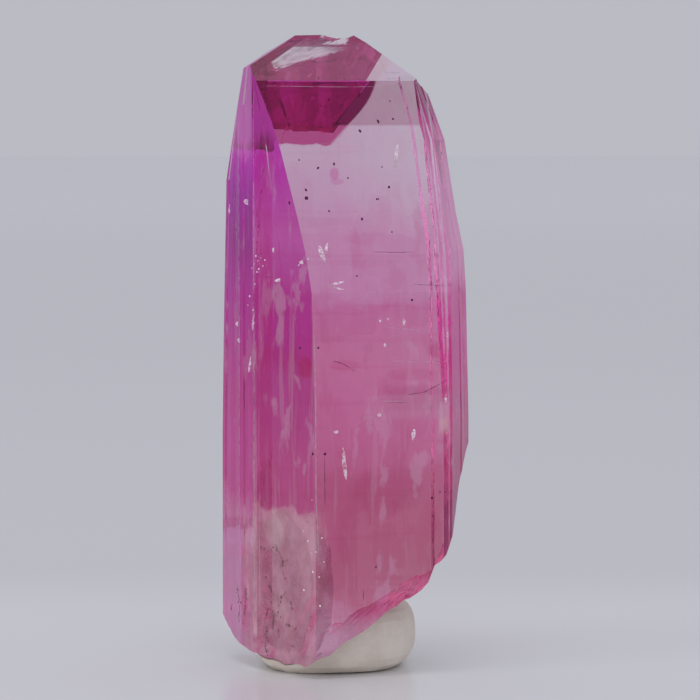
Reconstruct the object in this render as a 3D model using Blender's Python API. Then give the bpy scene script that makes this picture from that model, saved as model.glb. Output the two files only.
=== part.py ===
"""A pink zoisite (tanzanite) crystal that stands upright in a small lump of white mounting putty.

Metres, +Z up. The front of the crystal faces -Y, +X is on the right, and z = 0 is the flat
underside of the putty. The crystal is a prism of nine faces that taper towards the top, cut by
the planes of its termination and by one conchoidal break across its base.
"""

import math

import bmesh
import bpy
import numpy as np

MM = 0.001

# Prism faces in order round the crystal: azimuth of the outward normal (degrees, 0 is +X and 270
# is the front), then the face's distance from the axis at a few heights, (height, distance) in mm.
PRISM_FACES = {
    "front_left": (225.0, ((0.0, 3.39),)),
    "front": (
        284.0,
        (
            (0.0, 3.30), (10.0, 3.25), (15.1, 3.10), (16.6, 2.82), (18.1, 2.40),
            (20.6, 1.62), (21.7, 1.20), (23.3, 0.44),
        ),
    ),
    "front_bevel": (
        312.0,
        ((0.0, 4.42), (10.0, 4.36), (15.1, 4.09), (17.2, 3.73), (21.0, 2.63), (23.3, 1.66)),
    ),
    "right": (
        346.0,
        ((0.0, 4.62), (10.0, 4.60), (15.1, 4.47), (16.6, 4.37), (18.1, 4.04), (21.0, 3.54), (23.3, 2.65)),
    ),
    "back_right": (68.0, ((0.0, 2.70), (16.6, 2.69), (21.0, 2.73), (23.3, 2.75))),
    "back": (109.0, ((0.0, 3.45),)),
    "back_left": (
        150.0,
        ((0.0, 5.25), (9.0, 5.21), (13.0, 5.08), (19.4, 4.77), (20.6, 4.36), (22.4, 3.72), (24.5, 3.04)),
    ),
    "left": (202.0, ((22.4, 3.92), (23.3, 3.89), (24.5, 3.85))),
    "left_front": (207.0, ((0.0, 3.77),)),
}
PRISM_TOP = 26.5

# Growth lines that run the length of each face: (share of the face's width, depth in mm).
GROWTH_LINES = {
    "front_left": ((0.05, 0.03), (0.09, 0.03), (0.11, 0.0), (0.50, 0.0), (0.52, 0.02), (0.80, 0.02)),
    "front": ((0.10, 0.0), (0.12, 0.01), (0.17, 0.0), (0.62, 0.0), (0.64, 0.01), (0.70, 0.0)),
    "front_bevel": ((0.30, 0.0), (0.40, 0.04), (0.60, 0.04), (0.72, 0.0)),
    "right": ((0.22, 0.0), (0.25, 0.03), (0.55, 0.03), (0.58, 0.0), (0.80, 0.02)),
    "back_right": ((0.12, 0.03), (0.30, 0.03), (0.33, 0.0), (0.60, 0.0), (0.62, 0.04), (0.85, 0.04)),
    "back": ((0.16, 0.0), (0.18, 0.02), (0.36, 0.02), (0.38, 0.0), (0.70, 0.0), (0.72, 0.02), (0.90, 0.02)),
    "back_left": ((0.20, 0.04), (0.42, 0.04), (0.45, 0.0), (0.70, 0.0), (0.73, 0.03), (0.92, 0.03)),
    "left": ((0.15, 0.0), (0.19, 0.03), (0.46, 0.03), (0.50, 0.0), (0.75, 0.02)),
    "left_front": ((0.30, 0.0), (0.36, 0.03), (0.60, 0.03), (0.66, 0.0)),
}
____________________
**WHAT YOU NEED TO DO:** From the first line to the last, please quote the material above exactly.

**EXERCISE OUTPUT:**
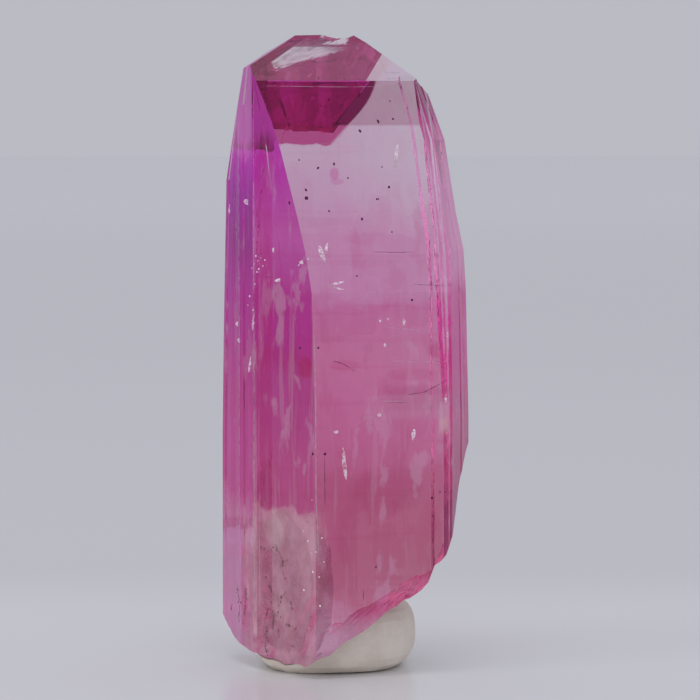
Reconstruct the object in this render as a 3D model using Blender's Python API. Then give the bpy scene script that makes this picture from that model, saved as model.glb. Output the two files only.
=== part.py ===
"""A pink zoisite (tanzanite) crystal that stands upright in a small lump of white mounting putty.

Metres, +Z up. The front of the crystal faces -Y, +X is on the right, and z = 0 is the flat
underside of the putty. The crystal is a prism of nine faces that taper towards the top, cut by
the planes of its termination and by one conchoidal break across its base.
"""

import math

import bmesh
import bpy
import numpy as np

MM = 0.001

# Prism faces in order round the crystal: azimuth of the outward normal (degrees, 0 is +X and 270
# is the front), then the face's distance from the axis at a few heights, (height, distance) in mm.
PRISM_FACES = {
    "front_left": (225.0, ((0.0, 3.39),)),
    "front": (
        284.0,
        (
            (0.0, 3.30), (10.0, 3.25), (15.1, 3.10), (16.6, 2.82), (18.1, 2.40),
            (20.6, 1.62), (21.7, 1.20), (23.3, 0.44),
        ),
    ),
    "front_bevel": (
        312.0,
        ((0.0, 4.42), (10.0, 4.36), (15.1, 4.09), (17.2, 3.73), (21.0, 2.63), (23.3, 1.66)),
    ),
    "right": (
        346.0,
        ((0.0, 4.62), (10.0, 4.60), (15.1, 4.47), (16.6, 4.37), (18.1, 4.04), (21.0, 3.54), (23.3, 2.65)),
    ),
    "back_right": (68.0, ((0.0, 2.70), (16.6, 2.69), (21.0, 2.73), (23.3, 2.75))),
    "back": (109.0, ((0.0, 3.45),)),
    "back_left": (
        150.0,
        ((0.0, 5.25), (9.0, 5.21), (13.0, 5.08), (19.4, 4.77), (20.6, 4.36), (22.4, 3.72), (24.5, 3.04)),
    ),
    "left": (202.0, ((22.4, 3.92), (23.3, 3.89), (24.5, 3.85))),
    "left_front": (207.0, ((0.0, 3.77),)),
}
PRISM_TOP = 26.5

# Growth lines that run the length of each face: (share of the face's width, depth in mm).
GROWTH_LINES = {
    "front_left": ((0.05, 0.03), (0.09, 0.03), (0.11, 0.0), (0.50, 0.0), (0.52, 0.02), (0.80, 0.02)),
    "front": ((0.10, 0.0), (0.12, 0.01), (0.17, 0.0), (0.62, 0.0), (0.64, 0.01), (0.70, 0.0)),
    "front_bevel": ((0.30, 0.0), (0.40, 0.04), (0.60, 0.04), (0.72, 0.0)),
    "right": ((0.22, 0.0), (0.25, 0.03), (0.55, 0.03), (0.58, 0.0), (0.80, 0.02)),
    "back_right": ((0.12, 0.03), (0.30, 0.03), (0.33, 0.0), (0.60, 0.0), (0.62, 0.04), (0.85, 0.04)),
    "back": ((0.16, 0.0), (0.18, 0.02), (0.36, 0.02), (0.38, 0.0), (0.70, 0.0), (0.72, 0.02), (0.90, 0.02)),
    "back_left": ((0.20, 0.04), (0.42, 0.04), (0.45, 0.0), (0.70, 0.0), (0.73, 0.03), (0.92, 0.03)),
    "left": ((0.15, 0.0), (0.19, 0.03), (0.46, 0.03), (0.50, 0.0), (0.75, 0.02)),
    "left_front": ((0.30, 0.0), (0.36, 0.03), (0.60, 0.03), (0.66, 0.0)),
}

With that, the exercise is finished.